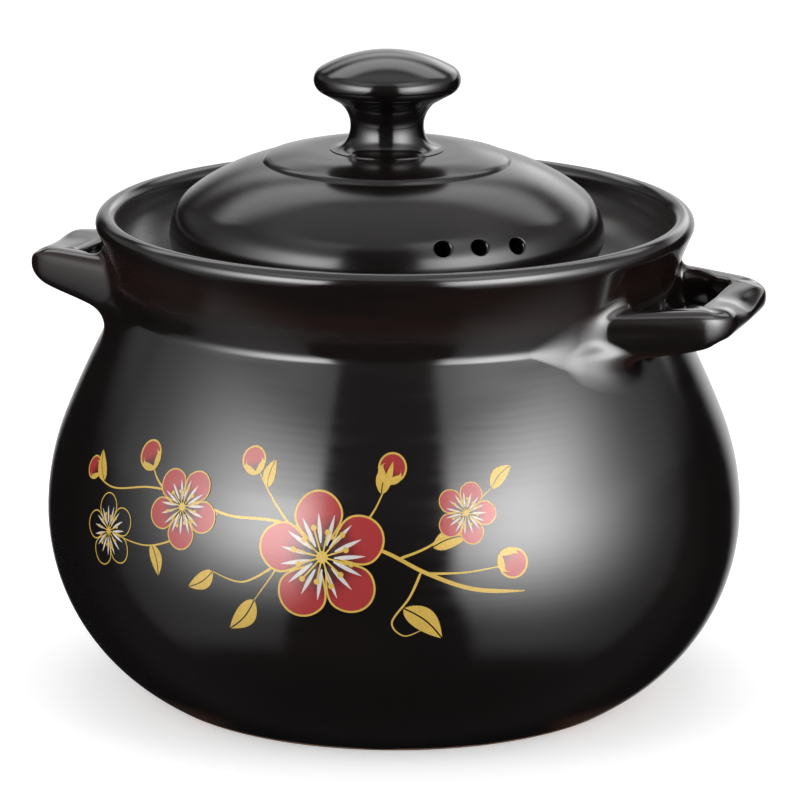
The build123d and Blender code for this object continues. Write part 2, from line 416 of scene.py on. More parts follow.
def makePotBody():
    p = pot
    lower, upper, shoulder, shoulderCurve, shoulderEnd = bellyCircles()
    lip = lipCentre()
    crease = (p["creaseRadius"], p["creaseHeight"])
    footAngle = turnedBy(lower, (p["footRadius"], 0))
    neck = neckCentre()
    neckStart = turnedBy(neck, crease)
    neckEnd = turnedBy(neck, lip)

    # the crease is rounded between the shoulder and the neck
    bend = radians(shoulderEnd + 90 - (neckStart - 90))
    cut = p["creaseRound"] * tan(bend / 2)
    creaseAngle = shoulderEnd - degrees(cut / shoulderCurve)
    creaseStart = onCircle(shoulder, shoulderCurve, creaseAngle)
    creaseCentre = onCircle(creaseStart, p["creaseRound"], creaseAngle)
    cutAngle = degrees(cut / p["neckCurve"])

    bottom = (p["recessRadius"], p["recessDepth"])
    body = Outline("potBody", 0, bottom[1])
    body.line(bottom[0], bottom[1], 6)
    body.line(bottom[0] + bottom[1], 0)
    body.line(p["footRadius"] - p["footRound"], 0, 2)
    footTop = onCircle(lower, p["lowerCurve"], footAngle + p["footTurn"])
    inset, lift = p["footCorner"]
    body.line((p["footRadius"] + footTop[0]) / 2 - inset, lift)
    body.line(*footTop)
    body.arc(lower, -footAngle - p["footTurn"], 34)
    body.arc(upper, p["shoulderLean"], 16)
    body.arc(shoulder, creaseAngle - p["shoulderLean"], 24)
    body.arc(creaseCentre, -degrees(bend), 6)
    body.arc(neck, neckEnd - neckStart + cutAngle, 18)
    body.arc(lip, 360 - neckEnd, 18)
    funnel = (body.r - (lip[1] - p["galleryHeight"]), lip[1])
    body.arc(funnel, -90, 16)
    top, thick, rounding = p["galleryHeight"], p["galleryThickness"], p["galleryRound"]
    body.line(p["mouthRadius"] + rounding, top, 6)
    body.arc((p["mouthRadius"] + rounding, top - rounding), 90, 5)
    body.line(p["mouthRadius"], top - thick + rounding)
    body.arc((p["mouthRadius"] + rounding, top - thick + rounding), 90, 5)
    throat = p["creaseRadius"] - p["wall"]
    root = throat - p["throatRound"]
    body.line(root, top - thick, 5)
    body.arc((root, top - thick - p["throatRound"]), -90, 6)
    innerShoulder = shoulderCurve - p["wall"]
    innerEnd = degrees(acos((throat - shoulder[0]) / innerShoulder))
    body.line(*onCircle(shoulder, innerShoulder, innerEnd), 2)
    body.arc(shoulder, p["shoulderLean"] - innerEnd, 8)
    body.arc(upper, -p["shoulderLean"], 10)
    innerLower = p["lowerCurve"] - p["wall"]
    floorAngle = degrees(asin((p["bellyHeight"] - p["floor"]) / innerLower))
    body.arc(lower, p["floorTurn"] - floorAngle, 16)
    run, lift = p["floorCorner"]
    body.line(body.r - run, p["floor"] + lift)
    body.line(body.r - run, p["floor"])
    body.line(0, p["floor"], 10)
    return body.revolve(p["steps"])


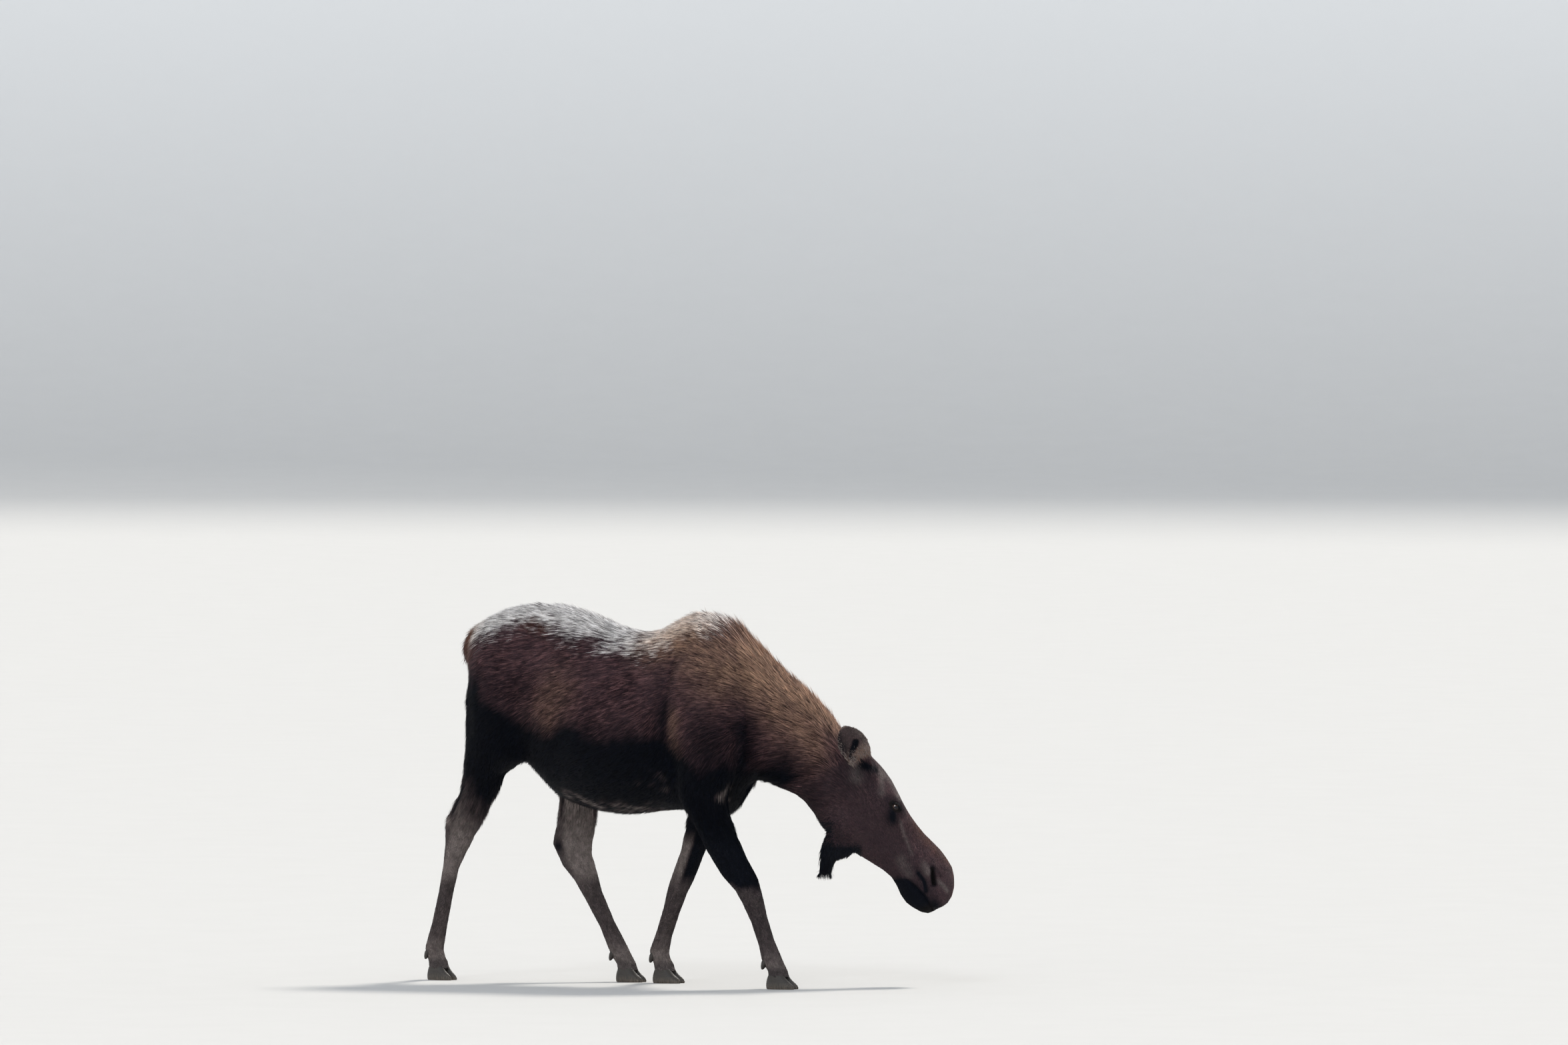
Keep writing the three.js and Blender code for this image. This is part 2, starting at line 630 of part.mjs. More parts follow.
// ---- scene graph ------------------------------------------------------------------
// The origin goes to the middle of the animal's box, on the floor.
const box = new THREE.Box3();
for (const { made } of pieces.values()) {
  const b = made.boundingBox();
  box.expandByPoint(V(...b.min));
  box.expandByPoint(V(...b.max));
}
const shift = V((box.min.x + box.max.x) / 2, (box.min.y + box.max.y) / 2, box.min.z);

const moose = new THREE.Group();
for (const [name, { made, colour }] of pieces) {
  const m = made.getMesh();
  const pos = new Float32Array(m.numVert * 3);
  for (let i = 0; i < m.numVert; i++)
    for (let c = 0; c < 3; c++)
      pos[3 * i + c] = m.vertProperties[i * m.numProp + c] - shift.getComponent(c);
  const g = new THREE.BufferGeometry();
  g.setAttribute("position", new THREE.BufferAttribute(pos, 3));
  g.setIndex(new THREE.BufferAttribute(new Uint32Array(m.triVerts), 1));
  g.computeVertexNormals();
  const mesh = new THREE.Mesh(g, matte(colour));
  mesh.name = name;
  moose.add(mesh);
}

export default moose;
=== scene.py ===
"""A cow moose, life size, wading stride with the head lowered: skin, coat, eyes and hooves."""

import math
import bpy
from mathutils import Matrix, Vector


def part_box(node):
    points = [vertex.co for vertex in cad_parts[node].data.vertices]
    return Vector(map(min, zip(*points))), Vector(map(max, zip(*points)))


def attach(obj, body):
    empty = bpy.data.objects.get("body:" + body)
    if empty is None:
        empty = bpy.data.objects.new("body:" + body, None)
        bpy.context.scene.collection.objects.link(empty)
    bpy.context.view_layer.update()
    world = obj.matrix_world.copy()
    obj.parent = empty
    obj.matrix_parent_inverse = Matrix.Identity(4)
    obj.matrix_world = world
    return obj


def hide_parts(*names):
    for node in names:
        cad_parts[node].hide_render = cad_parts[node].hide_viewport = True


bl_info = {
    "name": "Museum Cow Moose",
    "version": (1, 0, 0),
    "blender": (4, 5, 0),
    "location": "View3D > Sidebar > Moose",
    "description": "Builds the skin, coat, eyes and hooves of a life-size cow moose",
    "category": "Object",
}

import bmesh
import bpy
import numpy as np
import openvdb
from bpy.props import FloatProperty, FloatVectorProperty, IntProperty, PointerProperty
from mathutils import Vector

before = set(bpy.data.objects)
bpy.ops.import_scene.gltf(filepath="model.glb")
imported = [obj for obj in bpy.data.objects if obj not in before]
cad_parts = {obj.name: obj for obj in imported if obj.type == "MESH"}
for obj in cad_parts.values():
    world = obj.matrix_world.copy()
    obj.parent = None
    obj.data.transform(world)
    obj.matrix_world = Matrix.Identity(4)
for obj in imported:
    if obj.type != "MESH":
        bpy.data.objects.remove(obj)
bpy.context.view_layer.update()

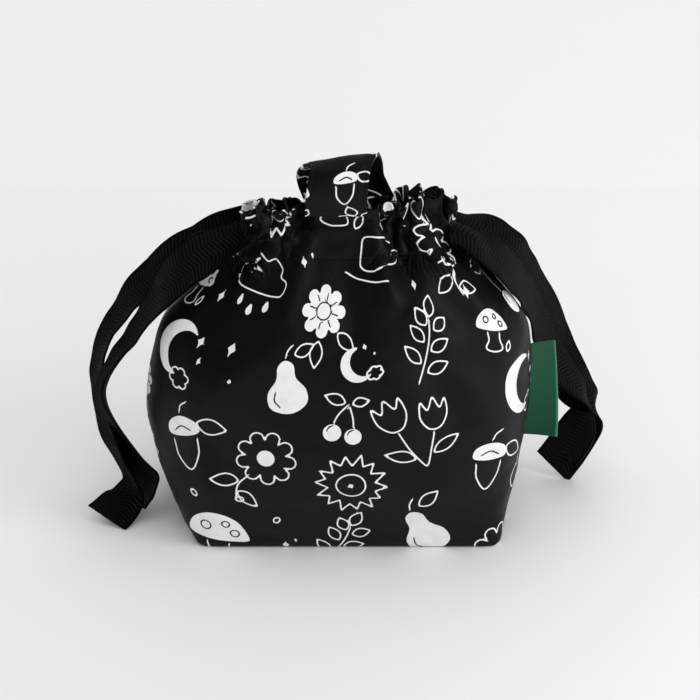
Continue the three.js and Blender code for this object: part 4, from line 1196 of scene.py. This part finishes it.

────────────────

• [The problem]:
Reproduce exactly the lines from the one containing "const moose = new THREE.Group();" through the one containing "obj.matrix_world = Matrix.Identity(4)", inclusive, and nothing else.

• [Response to this exercise]:
const moose = new THREE.Group();
for (const [name, { made, colour }] of pieces) {
  const m = made.getMesh();
  const pos = new Float32Array(m.numVert * 3);
  for (let i = 0; i < m.numVert; i++)
    for (let c = 0; c < 3; c++)
      pos[3 * i + c] = m.vertProperties[i * m.numProp + c] - shift.getComponent(c);
  const g = new THREE.BufferGeometry();
  g.setAttribute("position", new THREE.BufferAttribute(pos, 3));
  g.setIndex(new THREE.BufferAttribute(new Uint32Array(m.triVerts), 1));
  g.computeVertexNormals();
  const mesh = new THREE.Mesh(g, matte(colour));
  mesh.name = name;
  moose.add(mesh);
}

export default moose;
=== scene.py ===
"""A cow moose, life size, wading stride with the head lowered: skin, coat, eyes and hooves."""

import math
import bpy
from mathutils import Matrix, Vector


def part_box(node):
    points = [vertex.co for vertex in cad_parts[node].data.vertices]
    return Vector(map(min, zip(*points))), Vector(map(max, zip(*points)))


def attach(obj, body):
    empty = bpy.data.objects.get("body:" + body)
    if empty is None:
        empty = bpy.data.objects.new("body:" + body, None)
        bpy.context.scene.collection.objects.link(empty)
    bpy.context.view_layer.update()
    world = obj.matrix_world.copy()
    obj.parent = empty
    obj.matrix_parent_inverse = Matrix.Identity(4)
    obj.matrix_world = world
    return obj


def hide_parts(*names):
    for node in names:
        cad_parts[node].hide_render = cad_parts[node].hide_viewport = True


bl_info = {
    "name": "Museum Cow Moose",
    "version": (1, 0, 0),
    "blender": (4, 5, 0),
    "location": "View3D > Sidebar > Moose",
    "description": "Builds the skin, coat, eyes and hooves of a life-size cow moose",
    "category": "Object",
}

import bmesh
import bpy
import numpy as np
import openvdb
from bpy.props import FloatProperty, FloatVectorProperty, IntProperty, PointerProperty
from mathutils import Vector

before = set(bpy.data.objects)
bpy.ops.import_scene.gltf(filepath="model.glb")
imported = [obj for obj in bpy.data.objects if obj not in before]
cad_parts = {obj.name: obj for obj in imported if obj.type == "MESH"}
for obj in cad_parts.values():
    world = obj.matrix_world.copy()
    obj.parent = None
    obj.data.transform(world)
    obj.matrix_world = Matrix.Identity(4)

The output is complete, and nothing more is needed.